Why you should be excited

Cullasaga is an old U.S. apple thought extinct until a single tree was rediscovered in North Carolina.

The story of Cullasaga

You know you’re an apple nerd when you get excited about growing an apple that –- for much of the 20th century –- was believed to be extinct.

North Carolina apple hunter Lee Calhoun found this one in Macon County in 1989, long after folks had concluded this once-popular variety -– in North Carolina, anyway – was extinct. Calhoun took scions for grafting before this one old tree died and now Cullasaga is back for all the world to see (and taste).

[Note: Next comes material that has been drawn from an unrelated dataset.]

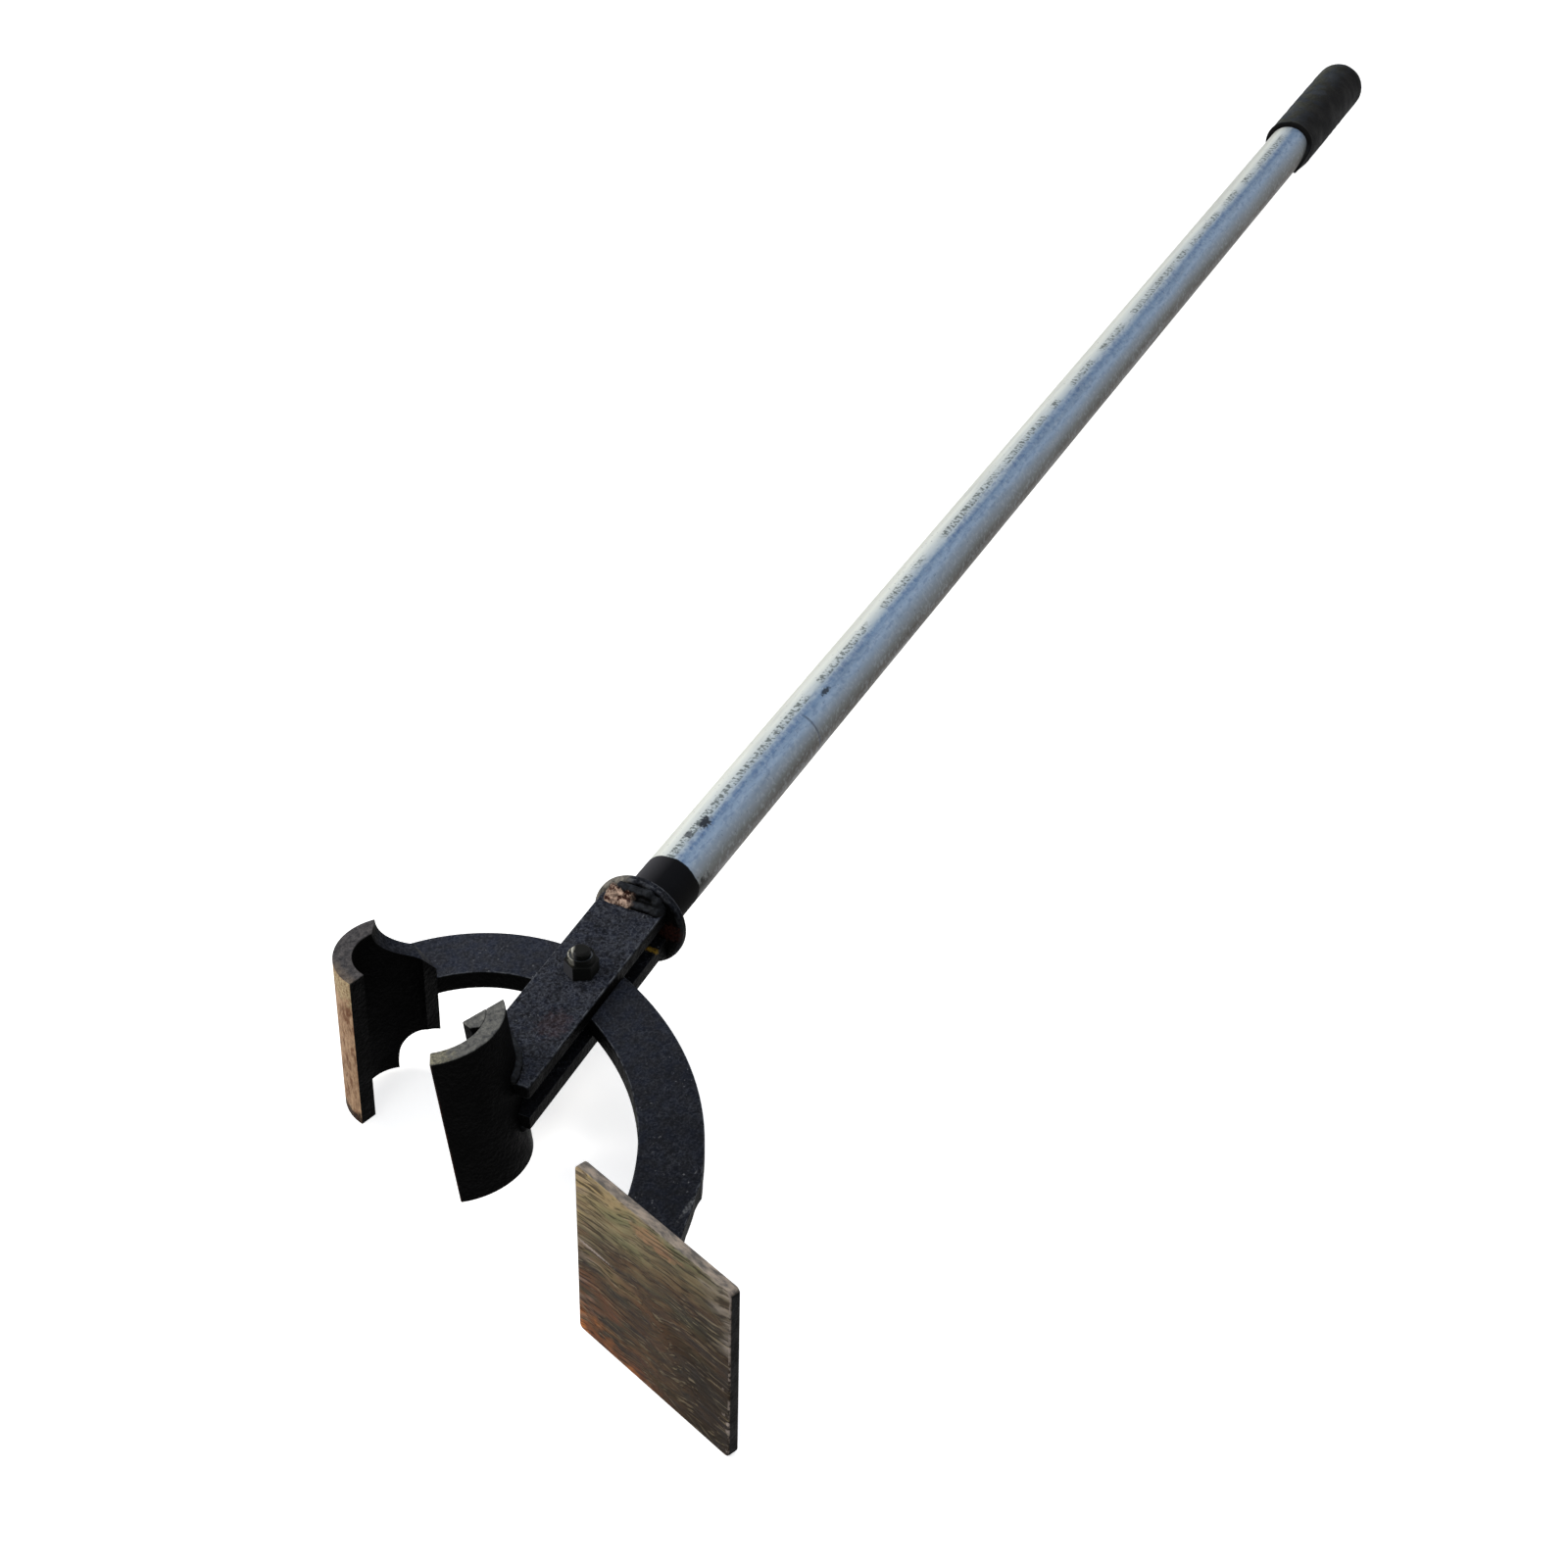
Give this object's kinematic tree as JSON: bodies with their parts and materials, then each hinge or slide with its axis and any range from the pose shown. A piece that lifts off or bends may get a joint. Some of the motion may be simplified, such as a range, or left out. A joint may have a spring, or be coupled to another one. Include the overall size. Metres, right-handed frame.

Thanks to Calhoun and apple collector extraordinaire Nick Botner (who sold us a stick of wood), we were able to graft this variety in 2013. Purported to be a tasty late ripener, we’re looking forward to sampling Cullasaga for ourselves.

Cullasaga Facts

Its origins

Started from seed in Macon County, North Carolina, USA, circa 1830.

Flavour, aroma, texture

The yellowish flesh is tender, juicy, aromatic and has a nicely balanced flavour.

Appearance

A fairly large green apple, usually with red stripes.

When they’re available

Very late season (usually in November).

Quality for fresh eating

Good.

Quality for cooking

Good.

Quality for cider

Like virtually all old U.S. varieties, you can be sure this one has been used extensively in cider.

Keeping ability

We'll let you know when we find out.